§ Objective
Look for "metres" in each line of the entries, and return the matching lines.

── Material provided

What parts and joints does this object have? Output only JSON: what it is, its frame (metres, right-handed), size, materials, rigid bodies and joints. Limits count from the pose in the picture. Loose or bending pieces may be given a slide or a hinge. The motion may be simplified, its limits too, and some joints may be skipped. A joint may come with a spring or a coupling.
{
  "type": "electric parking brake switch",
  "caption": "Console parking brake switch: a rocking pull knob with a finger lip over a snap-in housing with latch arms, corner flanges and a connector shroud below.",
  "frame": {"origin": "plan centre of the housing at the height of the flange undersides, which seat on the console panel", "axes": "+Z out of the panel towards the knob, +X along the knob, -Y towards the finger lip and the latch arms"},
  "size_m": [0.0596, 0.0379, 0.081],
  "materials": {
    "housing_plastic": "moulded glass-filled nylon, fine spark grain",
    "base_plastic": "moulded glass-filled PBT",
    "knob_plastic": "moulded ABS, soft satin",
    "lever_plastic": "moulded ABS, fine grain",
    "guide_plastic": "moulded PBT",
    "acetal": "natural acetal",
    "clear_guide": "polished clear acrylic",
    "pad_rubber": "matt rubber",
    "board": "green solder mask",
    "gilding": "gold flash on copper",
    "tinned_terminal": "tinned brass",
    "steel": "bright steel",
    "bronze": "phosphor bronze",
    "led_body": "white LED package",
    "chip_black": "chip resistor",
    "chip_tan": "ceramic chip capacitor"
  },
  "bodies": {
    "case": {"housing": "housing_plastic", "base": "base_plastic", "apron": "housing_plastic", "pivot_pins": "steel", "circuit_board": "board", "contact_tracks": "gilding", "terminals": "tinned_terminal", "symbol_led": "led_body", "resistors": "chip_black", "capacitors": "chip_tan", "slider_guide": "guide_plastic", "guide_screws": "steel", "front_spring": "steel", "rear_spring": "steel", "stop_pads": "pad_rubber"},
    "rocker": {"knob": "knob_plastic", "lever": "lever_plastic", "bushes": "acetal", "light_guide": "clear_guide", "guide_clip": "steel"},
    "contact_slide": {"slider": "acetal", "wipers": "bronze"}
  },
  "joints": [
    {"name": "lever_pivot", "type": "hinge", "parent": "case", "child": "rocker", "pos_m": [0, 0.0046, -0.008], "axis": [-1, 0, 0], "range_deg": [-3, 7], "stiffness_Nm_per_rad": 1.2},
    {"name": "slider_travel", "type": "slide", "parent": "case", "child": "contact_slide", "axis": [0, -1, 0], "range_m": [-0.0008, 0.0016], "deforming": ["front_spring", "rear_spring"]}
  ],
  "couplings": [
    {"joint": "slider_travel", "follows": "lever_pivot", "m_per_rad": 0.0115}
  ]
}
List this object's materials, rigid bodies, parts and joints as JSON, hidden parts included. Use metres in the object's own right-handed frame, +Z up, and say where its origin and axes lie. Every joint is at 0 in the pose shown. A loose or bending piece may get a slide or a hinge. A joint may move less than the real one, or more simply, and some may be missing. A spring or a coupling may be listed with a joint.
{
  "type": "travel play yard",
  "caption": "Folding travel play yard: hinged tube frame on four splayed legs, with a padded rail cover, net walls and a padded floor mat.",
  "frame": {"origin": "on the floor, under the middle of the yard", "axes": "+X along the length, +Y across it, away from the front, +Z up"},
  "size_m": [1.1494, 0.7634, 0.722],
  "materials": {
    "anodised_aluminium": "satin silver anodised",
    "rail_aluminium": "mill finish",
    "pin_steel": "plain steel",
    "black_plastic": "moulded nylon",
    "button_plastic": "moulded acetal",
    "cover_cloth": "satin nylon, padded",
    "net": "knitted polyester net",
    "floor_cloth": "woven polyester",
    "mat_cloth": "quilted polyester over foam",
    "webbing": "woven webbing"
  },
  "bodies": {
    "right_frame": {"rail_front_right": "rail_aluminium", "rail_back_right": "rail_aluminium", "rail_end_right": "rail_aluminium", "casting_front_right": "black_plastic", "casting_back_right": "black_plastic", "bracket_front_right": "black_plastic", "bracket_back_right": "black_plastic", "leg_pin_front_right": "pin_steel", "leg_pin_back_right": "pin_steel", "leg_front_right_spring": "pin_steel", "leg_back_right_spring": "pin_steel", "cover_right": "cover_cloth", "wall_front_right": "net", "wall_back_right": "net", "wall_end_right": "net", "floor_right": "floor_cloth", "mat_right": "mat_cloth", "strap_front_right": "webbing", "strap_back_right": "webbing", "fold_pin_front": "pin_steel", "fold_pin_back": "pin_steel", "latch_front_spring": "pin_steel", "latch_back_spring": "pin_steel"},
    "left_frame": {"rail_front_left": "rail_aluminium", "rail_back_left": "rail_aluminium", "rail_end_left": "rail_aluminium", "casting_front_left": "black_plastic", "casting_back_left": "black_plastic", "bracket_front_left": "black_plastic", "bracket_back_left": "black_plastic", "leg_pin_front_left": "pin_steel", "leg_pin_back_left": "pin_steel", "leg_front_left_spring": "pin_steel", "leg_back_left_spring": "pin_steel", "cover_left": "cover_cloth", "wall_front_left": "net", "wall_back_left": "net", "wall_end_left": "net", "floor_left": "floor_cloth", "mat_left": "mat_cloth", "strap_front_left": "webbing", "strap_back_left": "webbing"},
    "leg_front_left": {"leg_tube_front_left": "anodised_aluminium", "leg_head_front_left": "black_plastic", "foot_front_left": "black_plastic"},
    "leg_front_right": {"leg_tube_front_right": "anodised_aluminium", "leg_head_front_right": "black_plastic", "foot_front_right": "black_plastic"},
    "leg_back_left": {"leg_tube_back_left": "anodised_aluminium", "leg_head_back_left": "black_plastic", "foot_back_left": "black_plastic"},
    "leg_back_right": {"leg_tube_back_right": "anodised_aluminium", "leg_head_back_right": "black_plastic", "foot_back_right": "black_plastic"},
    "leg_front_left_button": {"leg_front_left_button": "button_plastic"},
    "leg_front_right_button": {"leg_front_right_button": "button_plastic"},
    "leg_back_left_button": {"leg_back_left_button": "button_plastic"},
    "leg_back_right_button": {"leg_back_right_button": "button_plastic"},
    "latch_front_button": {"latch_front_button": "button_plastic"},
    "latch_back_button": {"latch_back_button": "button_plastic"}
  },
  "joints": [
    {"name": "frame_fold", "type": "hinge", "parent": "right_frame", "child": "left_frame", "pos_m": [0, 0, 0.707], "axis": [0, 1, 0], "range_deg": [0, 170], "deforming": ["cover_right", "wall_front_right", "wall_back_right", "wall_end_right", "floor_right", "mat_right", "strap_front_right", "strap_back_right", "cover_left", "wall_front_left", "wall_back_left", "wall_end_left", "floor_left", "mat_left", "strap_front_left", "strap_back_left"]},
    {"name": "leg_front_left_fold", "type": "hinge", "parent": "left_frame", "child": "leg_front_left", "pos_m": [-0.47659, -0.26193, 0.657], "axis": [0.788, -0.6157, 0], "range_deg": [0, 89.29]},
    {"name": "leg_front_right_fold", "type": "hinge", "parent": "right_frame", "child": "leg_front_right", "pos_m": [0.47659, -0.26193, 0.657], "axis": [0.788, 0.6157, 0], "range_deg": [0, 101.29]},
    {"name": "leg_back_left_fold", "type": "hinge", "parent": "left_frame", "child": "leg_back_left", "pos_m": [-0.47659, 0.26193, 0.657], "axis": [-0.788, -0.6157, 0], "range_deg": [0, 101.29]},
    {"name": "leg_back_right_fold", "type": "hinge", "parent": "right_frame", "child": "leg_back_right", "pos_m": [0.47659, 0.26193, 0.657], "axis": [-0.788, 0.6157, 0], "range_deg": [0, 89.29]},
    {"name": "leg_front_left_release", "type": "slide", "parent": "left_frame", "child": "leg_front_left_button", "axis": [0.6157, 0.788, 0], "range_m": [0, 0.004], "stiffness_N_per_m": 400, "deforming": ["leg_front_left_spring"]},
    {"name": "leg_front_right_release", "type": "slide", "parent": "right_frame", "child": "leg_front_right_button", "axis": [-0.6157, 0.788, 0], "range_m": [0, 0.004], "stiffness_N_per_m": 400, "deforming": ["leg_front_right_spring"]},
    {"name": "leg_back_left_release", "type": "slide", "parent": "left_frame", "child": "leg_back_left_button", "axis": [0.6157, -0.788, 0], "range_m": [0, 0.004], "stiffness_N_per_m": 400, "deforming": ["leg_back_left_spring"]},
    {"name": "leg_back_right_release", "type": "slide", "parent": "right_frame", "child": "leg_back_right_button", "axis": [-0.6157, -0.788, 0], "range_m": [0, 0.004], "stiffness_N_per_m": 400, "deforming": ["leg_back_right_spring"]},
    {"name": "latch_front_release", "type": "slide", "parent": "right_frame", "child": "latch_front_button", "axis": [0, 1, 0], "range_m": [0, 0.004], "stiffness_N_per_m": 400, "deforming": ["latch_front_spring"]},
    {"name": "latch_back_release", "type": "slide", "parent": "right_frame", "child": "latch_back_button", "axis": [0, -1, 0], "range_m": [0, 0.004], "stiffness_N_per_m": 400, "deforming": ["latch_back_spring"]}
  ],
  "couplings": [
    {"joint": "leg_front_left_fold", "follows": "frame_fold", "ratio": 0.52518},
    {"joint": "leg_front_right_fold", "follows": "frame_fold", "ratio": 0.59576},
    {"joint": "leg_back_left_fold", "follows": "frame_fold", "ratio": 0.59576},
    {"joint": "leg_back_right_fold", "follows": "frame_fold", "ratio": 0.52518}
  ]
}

────

§ Complete answer
What parts and joints does this object have? Output only JSON: what it is, its frame (metres, right-handed), size, materials, rigid bodies and joints. Limits count from the pose in the picture. Loose or bending pieces may be given a slide or a hinge. The motion may be simplified, its limits too, and some joints may be skipped. A joint may come with a spring or a coupling.
List this object's materials, rigid bodies, parts and joints as JSON, hidden parts included. Use metres in the object's own right-handed frame, +Z up, and say where its origin and axes lie. Every joint is at 0 in the pose shown. A loose or bending piece may get a slide or a hinge. A joint may move less than the real one, or more simply, and some may be missing. A spring or a coupling may be listed with a joint.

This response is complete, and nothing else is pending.